- **STATED GOAL**: Repeat the whole listing below, word for word.

- **COLLECTED MATERIAL**:
** BEGIN **
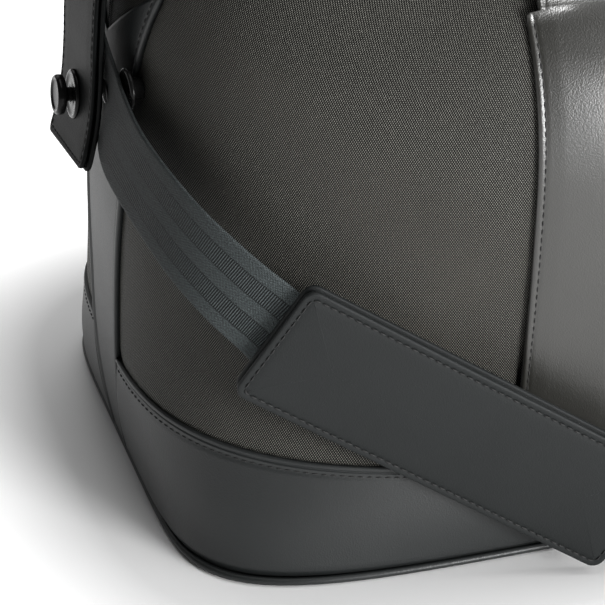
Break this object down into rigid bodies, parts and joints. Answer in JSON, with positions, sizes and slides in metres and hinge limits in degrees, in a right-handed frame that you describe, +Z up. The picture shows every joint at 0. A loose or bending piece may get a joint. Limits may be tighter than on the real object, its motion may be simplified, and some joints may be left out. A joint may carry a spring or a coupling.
{
  "type": "weekender bag",
  "caption": "Dome-topped weekend bag in dark woven nylon with a smooth leather base, end gussets, handle bands, zip-end tabs with studs, and a webbing strap with a leather pad.",
  "frame": {"origin": "centre of the bottom panel's underside, on the floor", "axes": "+X along the bag's length, -Y out of the front face the strap pad lies on, +Z up"},
  "size_m": [0.6012, 0.3319, 0.3937],
  "materials": {
    "woven_nylon": "dark brown-grey heavy woven nylon",
    "smooth_leather": "smooth matt dark grey leather, tone-on-tone stitching",
    "black_metal": "gloss black coated metal",
    "webbing": "ribbed woven webbing with a slight sheen",
    "lining_cloth": "plain grey lining cloth",
    "stiffener_board": "plain board",
    "zip_tape": "black zip tape with moulded teeth"
  },
  "bodies": {
    "bag": {"bottom_panel": "smooth_leather", "bottom_board": "stiffener_board", "base_piping": "smooth_leather", "base_band_front": "smooth_leather", "base_band_back": "smooth_leather", "panel_front": "woven_nylon", "panel_back": "woven_nylon", "gusset_left": "smooth_leather", "gusset_right": "smooth_leather", "zip_panel_front": "woven_nylon", "zip_panel_back": "woven_nylon", "lining": "lining_cloth", "zip_tape_front": "zip_tape", "zip_tape_back": "zip_tape", "zip_stop_left": "black_metal", "zip_stop_right": "black_metal", "handle_band_front_left": "smooth_leather", "handle_band_front_right": "smooth_leather", "handle_band_back_left": "smooth_leather", "handle_band_back_right": "smooth_leather", "strap_washer_left": "black_metal", "strap_washer_right": "black_metal", "strap_knob_left": "black_metal", "strap_knob_right": "black_metal"},
    "strap": {"strap_webbing": "webbing"},
    "pad": {"pad_front": "smooth_leather", "pad_back": "smooth_leather"},
    "handle_front": {"handle_ring_front_left": "black_metal", "handle_ring_front_right": "black_metal", "handle_grip_front": "smooth_leather", "handle_wrap_front": "smooth_leather"},
    "handle_back": {"handle_ring_back_left": "black_metal", "handle_ring_back_right": "black_metal", "handle_grip_back": "smooth_leather", "handle_wrap_back": "smooth_leather"},
    "slider_left": {"zip_slider_left": "black_metal"},
    "pull_left": {"zip_pull_left": "black_metal", "pull_leather_left": "smooth_leather"},
    "tab_left": {"end_tab_backing_left": "smooth_leather", "end_tab_left": "smooth_leather", "tab_washer_left": "black_metal", "tab_knob_left": "black_metal"},
    "slider_right": {"zip_slider_right": "black_metal"},
    "pull_right": {"zip_pull_right": "black_metal", "pull_leather_right": "smooth_leather"},
    "tab_right": {"end_tab_backing_right": "smooth_leather", "end_tab_right": "smooth_leather", "tab_washer_right": "black_metal", "tab_knob_right": "black_metal"}
  },
  "joints": [
    {"name": "strap_swing", "type": "hinge", "parent": "bag", "child": "strap", "pos_m": [0, -0.027, 0.196], "axis": [-1, 0, 0], "range_deg": [0, 45]},
    {"name": "pad_slide", "type": "slide", "parent": "strap", "child": "pad", "axis": [0.8268, -0.183, -0.5319], "range_m": [-0.004, 0.005]},
    {"name": "handle_front_swing", "type": "hinge", "parent": "bag", "child": "handle_front", "pos_m": [0, -0.12422, 0.26787], "axis": [1, 0, 0], "range_deg": [-15, 120]},
    {"name": "handle_back_swing", "type": "hinge", "parent": "bag", "child": "handle_back", "pos_m": [0, 0.12422, 0.26787], "axis": [-1, 0, 0], "range_deg": [-15, 120]},
    {"name": "slider_left_slide", "type": "slide", "parent": "bag", "child": "slider_left", "axis": [1, 0, 0], "range_m": [0, 0.118]},
    {"name": "pull_left_lift", "type": "hinge", "parent": "slider_left", "child": "pull_left", "pos_m": [-0.166, 0, 0.3035], "axis": [0, -1, 0], "range_deg": [0, 110]},
    {"name": "tab_left_lift", "type": "hinge", "parent": "bag", "child": "tab_left", "pos_m": [-0.192, 0, 0.3014], "axis": [0, 1, 0], "range_deg": [0, 70]},
    {"name": "slider_right_slide", "type": "slide", "parent": "bag", "child": "slider_right", "axis": [-1, 0, 0], "range_m": [0, 0.118]},
    {"name": "pull_right_lift", "type": "hinge", "parent": "slider_right", "child": "pull_right", "pos_m": [0.166, 0, 0.3035], "axis": [0, 1, 0], "range_deg": [0, 110]},
    {"name": "tab_right_lift", "type": "hinge", "parent": "bag", "child": "tab_right", "pos_m": [0.192, 0, 0.3014], "axis": [0, -1, 0], "range_deg": [0, 70]}
  ]
}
** END **
- **OUTPUT BELOW**:
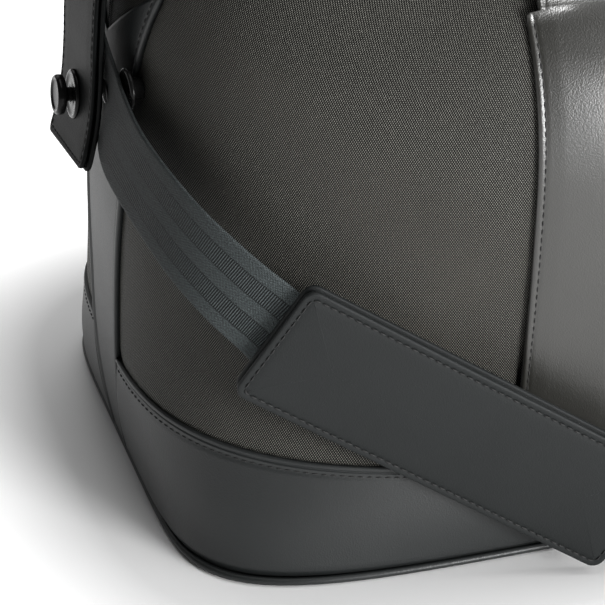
Break this object down into rigid bodies, parts and joints. Answer in JSON, with positions, sizes and slides in metres and hinge limits in degrees, in a right-handed frame that you describe, +Z up. The picture shows every joint at 0. A loose or bending piece may get a joint. Limits may be tighter than on the real object, its motion may be simplified, and some joints may be left out. A joint may carry a spring or a coupling.
{
  "type": "weekender bag",
  "caption": "Dome-topped weekend bag in dark woven nylon with a smooth leather base, end gussets, handle bands, zip-end tabs with studs, and a webbing strap with a leather pad.",
  "frame": {"origin": "centre of the bottom panel's underside, on the floor", "axes": "+X along the bag's length, -Y out of the front face the strap pad lies on, +Z up"},
  "size_m": [0.6012, 0.3319, 0.3937],
  "materials": {
    "woven_nylon": "dark brown-grey heavy woven nylon",
    "smooth_leather": "smooth matt dark grey leather, tone-on-tone stitching",
    "black_metal": "gloss black coated metal",
    "webbing": "ribbed woven webbing with a slight sheen",
    "lining_cloth": "plain grey lining cloth",
    "stiffener_board": "plain board",
    "zip_tape": "black zip tape with moulded teeth"
  },
  "bodies": {
    "bag": {"bottom_panel": "smooth_leather", "bottom_board": "stiffener_board", "base_piping": "smooth_leather", "base_band_front": "smooth_leather", "base_band_back": "smooth_leather", "panel_front": "woven_nylon", "panel_back": "woven_nylon", "gusset_left": "smooth_leather", "gusset_right": "smooth_leather", "zip_panel_front": "woven_nylon", "zip_panel_back": "woven_nylon", "lining": "lining_cloth", "zip_tape_front": "zip_tape", "zip_tape_back": "zip_tape", "zip_stop_left": "black_metal", "zip_stop_right": "black_metal", "handle_band_front_left": "smooth_leather", "handle_band_front_right": "smooth_leather", "handle_band_back_left": "smooth_leather", "handle_band_back_right": "smooth_leather", "strap_washer_left": "black_metal", "strap_washer_right": "black_metal", "strap_knob_left": "black_metal", "strap_knob_right": "black_metal"},
    "strap": {"strap_webbing": "webbing"},
    "pad": {"pad_front": "smooth_leather", "pad_back": "smooth_leather"},
    "handle_front": {"handle_ring_front_left": "black_metal", "handle_ring_front_right": "black_metal", "handle_grip_front": "smooth_leather", "handle_wrap_front": "smooth_leather"},
    "handle_back": {"handle_ring_back_left": "black_metal", "handle_ring_back_right": "black_metal", "handle_grip_back": "smooth_leather", "handle_wrap_back": "smooth_leather"},
    "slider_left": {"zip_slider_left": "black_metal"},
    "pull_left": {"zip_pull_left": "black_metal", "pull_leather_left": "smooth_leather"},
    "tab_left": {"end_tab_backing_left": "smooth_leather", "end_tab_left": "smooth_leather", "tab_washer_left": "black_metal", "tab_knob_left": "black_metal"},
    "slider_right": {"zip_slider_right": "black_metal"},
    "pull_right": {"zip_pull_right": "black_metal", "pull_leather_right": "smooth_leather"},
    "tab_right": {"end_tab_backing_right": "smooth_leather", "end_tab_right": "smooth_leather", "tab_washer_right": "black_metal", "tab_knob_right": "black_metal"}
  },
  "joints": [
    {"name": "strap_swing", "type": "hinge", "parent": "bag", "child": "strap", "pos_m": [0, -0.027, 0.196], "axis": [-1, 0, 0], "range_deg": [0, 45]},
    {"name": "pad_slide", "type": "slide", "parent": "strap", "child": "pad", "axis": [0.8268, -0.183, -0.5319], "range_m": [-0.004, 0.005]},
    {"name": "handle_front_swing", "type": "hinge", "parent": "bag", "child": "handle_front", "pos_m": [0, -0.12422, 0.26787], "axis": [1, 0, 0], "range_deg": [-15, 120]},
    {"name": "handle_back_swing", "type": "hinge", "parent": "bag", "child": "handle_back", "pos_m": [0, 0.12422, 0.26787], "axis": [-1, 0, 0], "range_deg": [-15, 120]},
    {"name": "slider_left_slide", "type": "slide", "parent": "bag", "child": "slider_left", "axis": [1, 0, 0], "range_m": [0, 0.118]},
    {"name": "pull_left_lift", "type": "hinge", "parent": "slider_left", "child": "pull_left", "pos_m": [-0.166, 0, 0.3035], "axis": [0, -1, 0], "range_deg": [0, 110]},
    {"name": "tab_left_lift", "type": "hinge", "parent": "bag", "child": "tab_left", "pos_m": [-0.192, 0, 0.3014], "axis": [0, 1, 0], "range_deg": [0, 70]},
    {"name": "slider_right_slide", "type": "slide", "parent": "bag", "child": "slider_right", "axis": [-1, 0, 0], "range_m": [0, 0.118]},
    {"name": "pull_right_lift", "type": "hinge", "parent": "slider_right", "child": "pull_right", "pos_m": [0.166, 0, 0.3035], "axis": [0, 1, 0], "range_deg": [0, 110]},
    {"name": "tab_right_lift", "type": "hinge", "parent": "bag", "child": "tab_right", "pos_m": [0.192, 0, 0.3014], "axis": [0, -1, 0], "range_deg": [0, 70]}
  ]
}